An Appeal to Heaven!
V.I.P Member
That wasn't very clear. To run it here you will need a step up 110v to 220v power converter rated to at least 200w. You'll have to do the shopping. It may cost more then your mixer.
Okay, I have one now and was able to try-out my grain grinder thanks.
 

Greatshield17

An Appeal to Heaven!
V.I.P Member
The one I'd have gone with would be something like a flywheel-powered grain grinder, running on a V-belt. This can be run on any sort of washing-machine motor or something like that, or an old petrol engine, or anything else with a pulley. You could even turn it by hand if you cannot find a motor.

Keep an eye on the Lehman's non-electric catalog. I'm not sure whether you have looked there yet or not but I would recommend there. Prices can seem quite high but a lot of good tools are expensive. Try to buy used machines & tools too if you can, and learn to repair or make your own.
Thanks, I'll certainly checkout Lehman's catalog sometime in the future.

Out of curiosity, awhile ago I was thinking of looking into getting a typewriter, I probably won't for awhile because I want to save-up money for moving, publishing my book and other things; but what kind of typewriter would you recommend?
 

Gerontius

Well-Known Member
V.I.P Member
Out of curiosity, awhile ago I was thinking of looking into getting a typewriter, I probably won't for awhile because I want to save-up money for moving, publishing my book and other things; but what kind of typewriter would you recommend?

I would not recommend a typewriter; haven't got any current experience with the models in production now. Always favored certain brands but what I loved & worked with, other people hated, and vice versa. Wouldn't give you fifty cents for an Olivetti Valentine, but that's a sought-after machine in the trade. But the first draft of my first book was punched together on a battleship gray Royal standard held together by shoelaces and hope, with a bicycle tire for the platen roller--it leaked oil, smelled of mouse, and had cancerous patches of rust and corrosion growing through the paint, and I wouldn't rightly recommend that to anyone either, but it was the best typewriter I owned then because it was the only typewriter that I had or could find.

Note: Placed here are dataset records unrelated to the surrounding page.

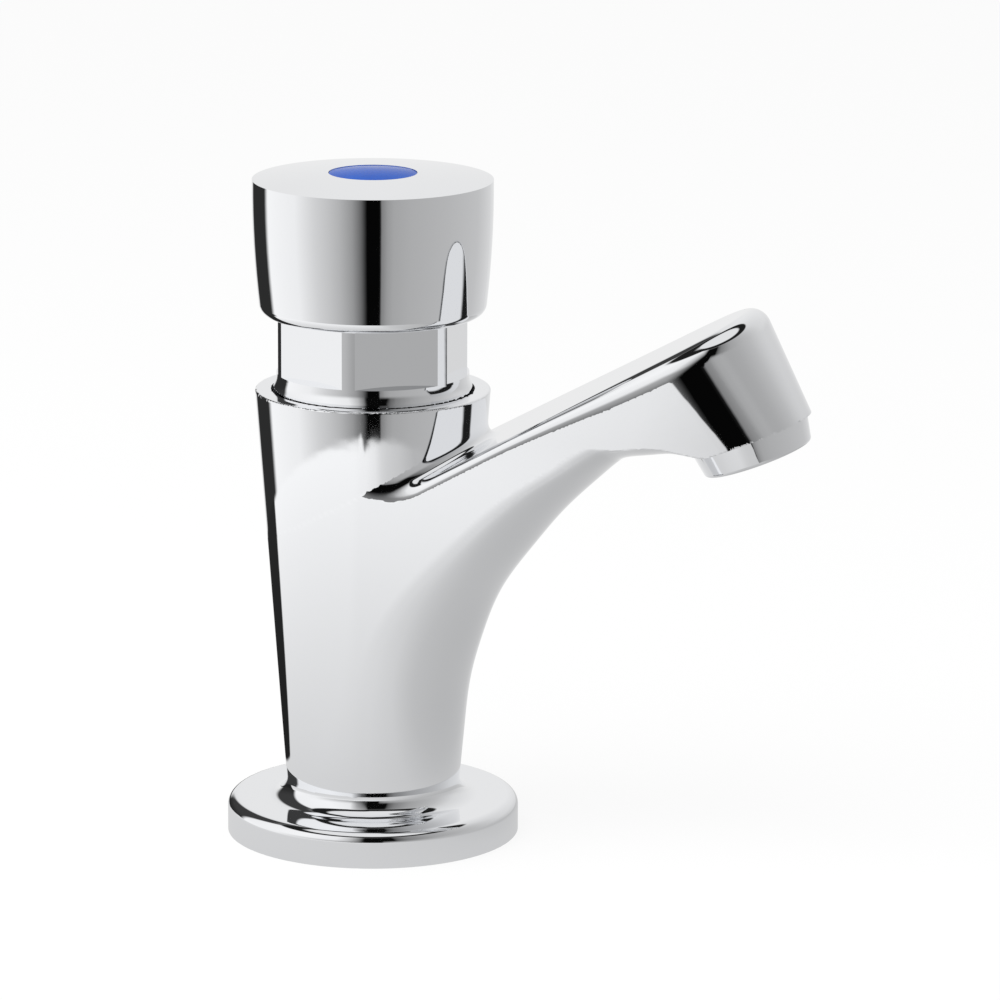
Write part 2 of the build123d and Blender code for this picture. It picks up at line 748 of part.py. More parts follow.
# Piston with its lip seal and the pin that meters the water past it
piston_radius = cylinder_bore_diameter / 2 - piston_clearance
lip_inner = lip_groove_diameter / 2
lip_groove_top = lip_groove_bottom + lip_groove_height
pin_radius = metering_pin_diameter / 2
with BuildPart() as piston:
    ring(piston_radius, rod_hole, piston_bottom, piston_top)
    ring(piston_radius, lip_inner, lip_groove_bottom, lip_groove_top, mode=Mode.SUBTRACT)
    with BuildSketch(Plane.XY.offset(piston_bottom)):
        with Locations((metering_pin_radius, 0)):
            Circle(pin_radius + running_clearance)
    extrude(amount=piston_length, mode=Mode.SUBTRACT)
keep(piston.part, "piston")

lip_outer = cylinder_bore_diameter / 2 - running_clearance
lip_low = lip_groove_bottom + seat_clearance
lip_high = lip_groove_top - seat_clearance
with BuildPart() as piston_lip_seal:
    turned(
        (lip_inner + seat_clearance, lip_low),
        (lip_outer - lip_seal_notch / 2, lip_low),
        (lip_outer, lip_high),
        (lip_outer - lip_seal_notch / 2, lip_high),
        ((lip_inner + lip_outer) / 2, lip_high - lip_seal_notch),
        (lip_inner + lip_seal_notch / 2, lip_high),
        (lip_inner + seat_clearance, lip_high),
    )
keep(piston_lip_seal.part, "piston_lip_seal")

with BuildPart() as metering_pin:
    with BuildSketch(Plane.XY.offset(piston_bottom)):
        with Locations((metering_pin_radius, 0)):
            Circle(pin_radius)
    extrude(amount=piston_length)
    with BuildSketch(Plane.XY.offset(piston_top)):
        with Locations((metering_pin_radius, 0)):
            Circle(pin_radius + metering_pin_head)
    extrude(amount=metering_pin_head)
keep(metering_pin.part, "metering_pin")

# Return spring between the cylinder's floor and the piston
with BuildPart() as return_spring:
    with BuildLine() as spring_path:
        Helix(
            (piston_bottom - cylinder_floor_top - spring_wire_diameter) / spring_turns,
            piston_bottom - cylinder_floor_top - spring_wire_diameter,
            spring_mean_diameter / 2,
            center=(0, 0, cylinder_floor_top + spring_wire_diameter / 2),
        )
    with BuildSketch(Plane(origin=spring_path.line @ 0, z_dir=spring_path.line % 0)):
        Circle(spring_wire_diameter / 2)
    sweep(is_frenet=True)
keep(return_spring.part, "return_spring")

# Push cap: bellied skirt, domed top with a pocket for the disc, and a boss for the rod
cap_top_radius = cap_top_diameter / 2
cap_bottom_radius = cap_bottom_diameter / 2
cap_middle = (cap_bottom_height + cap_rim_height) / 2
disc_radius = disc_diameter / 2
disc_top_height = cap_top_height + disc_proud
disc_rim_height = disc_top_height - disc_dome_rise
pocket_floor = disc_rim_height - disc_thickness
boss_radius = cap_boss_diameter / 2
with BuildPart() as push_cap:
    with BuildSketch(Plane.XZ) as cap_profile:
        with BuildLine():
            ThreePointArc(
                (cap_bottom_radius, cap_bottom_height),
                (cap_waist_diameter / 2, cap_middle),
                (cap_top_radius, cap_rim_height),
            )
            TangentArc((0, cap_top_height), (cap_top_radius, cap_rim_height), tangent=(1, 0))
            Polyline((0, cap_top_height), (0, cap_bottom_height), (cap_bottom_radius, cap_bottom_height))
        make_face()
        bottom_corner, top_corner = cap_profile.vertices().sort_by(Axis.X)[-2:]
        fillet(bottom_corner, cap_bottom_edge_radius)
        fillet(top_corner, cap_top_edge_radius)
    revolve(axis=Axis.Z)
    cut_hole(cap_bore_diameter / 2, cap_bottom_height, cap_roof_height)
    ring(boss_radius, rod_radius + seat_clearance, cap_boss_bottom, cap_roof_height)
    cut_hole(rod_radius + seat_clearance, cap_boss_bottom, rod_top_height)
    cut_hole(disc_radius + seat_clearance, pocket_floor, cap_top_height)
    cut_hole(cap_screw_head_diameter / 2 + seat_clearance, cap_screw_seat_height, pocket_floor)
    cut_hole(tapped_radius, rod_top_height, cap_screw_seat_height)
keep(push_cap.part, "push_cap")

with BuildPart() as index_disc:
    with BuildSketch(Plane.XZ):
        with BuildLine():
            TangentArc((0, disc_top_height), (disc_radius, disc_rim_height), tangent=(1, 0))
            Polyline(
                (disc_radius, disc_rim_height),
                (disc_radius, pocket_floor),
                (0, pocket_floor),
                (0, disc_top_height),
            )
        make_face()
    revolve(axis=Axis.Z)
keep(index_disc.part, "index_disc")

with BuildPart() as cap_screw:
    screw_head_top = cap_screw_seat_height + cap_screw_head_height
    ring(cap_screw_head_diameter / 2, 0, cap_screw_seat_height, screw_head_top)
    ring(cap_screw_diameter / 2, 0, cap_screw_seat_height - cap_screw_length, cap_screw_seat_height)
    with BuildSketch(Plane.XY.offset(screw_head_top)):
        RegularPolygon(cap_screw_socket / 2, 6, major_radius=False)
    extrude(amount=-cap_screw_socket_depth, mode=Mode.SUBTRACT)
keep(cap_screw.part, "cap_screw")

# Outlet nozzle: cone with a spigot that screws up into the nose, and a lip that holds the insert
spigot_radius = outlet_thread_diameter / 2 - thread_clearance
insert_radius = nozzle_bore_diameter / 2 - insert_clearance
lip_top = nozzle_height - nozzle_lip_thickness
with BuildPart() as outlet_housing:
    turned(
        (0, -nozzle_spigot_length),
        (spigot_radius, -nozzle_spigot_length),
        (spigot_radius, 0),
        (nozzle_top_diameter / 2, 0),
        (nozzle_bottom_diameter / 2, nozzle_height),
        (0, nozzle_height),
        frame=outlet_plane,
    )
    nozzle_axis = Axis(outlet_plane.origin, outlet_plane.z_dir)
    nozzle_end = outlet_housing.faces().filter_by(GeomType.PLANE).sort_by(nozzle_axis)[-1]
    fillet(nozzle_end.edges(), nozzle_edge_radius)
    cut_hole(nozzle_bore_diameter / 2, -nozzle_spigot_length, lip_top, outlet_plane)
    cut_hole(nozzle_lip_diameter / 2, lip_top, nozzle_height, outlet_plane)
keep(outlet_housing.part, "outlet_housing")

# Insert in the nozzle, stacked on its lip: straightener, screen, flow regulator, and the washer over them
straightener_top = lip_top - straightener_height
screen_top = straightener_top - screen_thickness

straightener_holes = spots_within(
    HexLocations(straightener_hole_spacing / 2, 9, 9), insert_radius - straightener_hole_diameter
)
with BuildPart() as flow_straightener:
    ring(insert_radius, 0, straightener_top, lip_top, outlet_plane)
    with BuildSketch(outlet_plane.offset(straightener_top)):
        with Locations(*straightener_holes):
            Circle(straightener_hole_diameter / 2)
    extrude(amount=straightener_height, mode=Mode.SUBTRACT)
keep(flow_straightener.part, "flow_straightener")

screen_holes = spots_within(GridLocations(screen_pitch, screen_pitch, 11, 11), insert_radius - screen_pitch)
with BuildPart() as outlet_screen:
    ring(insert_radius, 0, screen_top, straightener_top, outlet_plane)
    with BuildSketch(outlet_plane.offset(screen_top)):
        with Locations(*screen_holes):
            Rectangle(screen_hole, screen_hole)
    extrude(amount=screen_thickness, mode=Mode.SUBTRACT)
keep(outlet_screen.part, "outlet_screen")

groove_centre = insert_radius * regulator_groove_share
with BuildPart() as flow_regulator:
    ring(insert_radius, 0, -nozzle_spigot_length, screen_top, outlet_plane)
    with BuildSketch(outlet_plane.offset(-nozzle_spigot_length)):
        Circle(groove_centre + regulator_groove_width / 2)
        Circle(groove_centre - regulator_groove_width / 2, mode=Mode.SUBTRACT)
    extrude(amount=regulator_groove_depth, mode=Mode.SUBTRACT)
    with BuildSketch(outlet_plane.offset(-nozzle_spigot_length)):
        with PolarLocations(groove_centre, regulator_holes):
            Circle(regulator_hole_diameter / 2)
    extrude(amount=screen_top + nozzle_spigot_length, mode=Mode.SUBTRACT)
keep(flow_regulator.part, "flow_regulator")

with BuildPart() as outlet_washer:
    washer_hole = outlet_washer_bore_diameter / 2
    ring(spigot_radius, washer_hole, -outlet_thread_depth, -nozzle_spigot_length, outlet_plane)
keep(outlet_washer.part, "outlet_washer")
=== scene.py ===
import bpy
import math
import numpy
from mathutils import Matrix, Vector


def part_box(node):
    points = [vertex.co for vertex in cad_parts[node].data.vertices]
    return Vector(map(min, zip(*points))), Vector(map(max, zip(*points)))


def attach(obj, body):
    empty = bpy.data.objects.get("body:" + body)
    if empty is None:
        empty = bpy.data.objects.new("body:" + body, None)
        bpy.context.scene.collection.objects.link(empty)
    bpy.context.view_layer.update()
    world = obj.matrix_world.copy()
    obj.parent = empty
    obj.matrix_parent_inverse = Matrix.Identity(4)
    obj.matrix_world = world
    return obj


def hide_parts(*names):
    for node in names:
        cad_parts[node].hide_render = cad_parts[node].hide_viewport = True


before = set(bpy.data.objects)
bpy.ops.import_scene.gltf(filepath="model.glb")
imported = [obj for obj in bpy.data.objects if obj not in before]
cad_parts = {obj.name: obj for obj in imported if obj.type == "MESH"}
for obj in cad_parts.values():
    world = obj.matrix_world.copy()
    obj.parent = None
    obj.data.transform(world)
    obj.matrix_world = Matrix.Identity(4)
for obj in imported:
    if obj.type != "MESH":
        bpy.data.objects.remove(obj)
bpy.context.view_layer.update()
mm = 0.001
print("stage: frame loaded,", len(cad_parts), "nodes")


# camera: stands in front of the near side, a little towards the spout, and looks down on the cap
cameraSetup = {
    "turnDeg": 13.29,       # round the tap, towards the spout
    "distanceMm": 900.0,
    "asideMm": 20.78,
    "heightMm": 268.3,
    "tiltDeg": 13.29,
    "rollDeg": 0.286,
    "lensMm": 203.5,
    "sensorMm": 36.0,
}


def makeCamera(setup):
    turn, tilt, roll = (math.radians(setup[key]) for key in ("turnDeg", "tiltDeg", "rollDeg"))
    right = Vector((math.cos(turn), math.sin(turn), 0))
    away = Vector((-math.sin(turn), math.cos(turn), 0))
    ahead = away * math.cos(tilt) - Vector((0, 0, math.sin(tilt)))
    up = right.cross(ahead)
    side = right * math.cos(roll) + up * math.sin(roll)
    top = up * math.cos(roll) - right * math.sin(roll)
    place = (right * setup["asideMm"] - away * setup["distanceMm"] + Vector((0, 0, setup["heightMm"]))) * mm
    data = bpy.data.cameras.new("camera")
    data.lens = setup["lensMm"]
    data.sensor_width = setup["sensorMm"]
    camera = bpy.data.objects.new("camera", data)
    bpy.context.scene.collection.objects.link(camera)
    camera.matrix_world = Matrix.Translation(place) @ Matrix((side, top, -ahead)).transposed().to_4x4()
    bpy.context.scene.camera = camera
    bpy.context.scene.view_settings.view_transform = "Standard"
    return right, away


viewRight, viewAway = makeCamera(cameraSetup)
print("stage: camera")


# node helpers
def hexToLinear(code):
    parts = [int(code[i:i + 2], 16) / 255 for i in (1, 3, 5)]
    return [p / 12.92 if p <= 0.04045 else ((p + 0.055) / 1.055) ** 2.4 for p in parts] + [1.0]


def addNode(tree, kind, settings=None, inputs=None):
    node = tree.nodes.new(kind)
    for name, value in (settings or {}).items():
        setattr(node, name, value)
    for name, value in (inputs or {}).items():
        socket = node.inputs[name]
        if isinstance(value, bpy.types.NodeSocket):
            tree.links.new(value, socket)
        else:
            socket.default_value = value
    return node


def setStops(node, stops):
    ramp = node.color_ramp
    while len(ramp.elements) < len(stops):
        ramp.elements.new(0.5)
    for element, (place, colour) in zip(ramp.elements, stops):
        element.position = place
        element.color = colour


def grey(level):
    code = f"{level:02x}"
    return hexToLinear("#" + 3 * code)


def mirrorRays(tree):
    # the camera's own view of a thing, and what mirrors and clear stuff see of it
    rays = addNode(tree, "ShaderNodeLightPath")
    sharp = addNode(tree, "ShaderNodeMath", {"operation": "ADD", "use_clamp": True},
                    {0: rays.outputs["Is Glossy Ray"], 1: rays.outputs["Is Transmission Ray"]})
    return rays.outputs["Is Camera Ray"], sharp.outputs[0]


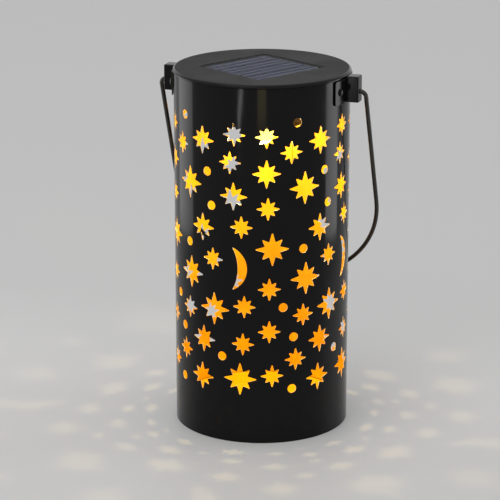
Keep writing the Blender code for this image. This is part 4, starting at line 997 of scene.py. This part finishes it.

For you, after reading your work in that one thread, I recommend you listen to @Darkkin & prioritize the craft instead of fetishizing the tools of the trade. By the time you are passing decent as a writer you'll know how fast you write, how long you like to spend at it, all that, and--then you will be able to decide what works best for you.
 

RotanotNino

Active Member
Chile sounds like an interesting country. Are you immediately eligible for citizenship there? With the Mercosur agreements in place traveling throughout South America is pretty easy for citizens of the signatories assuming money is not an obstacle.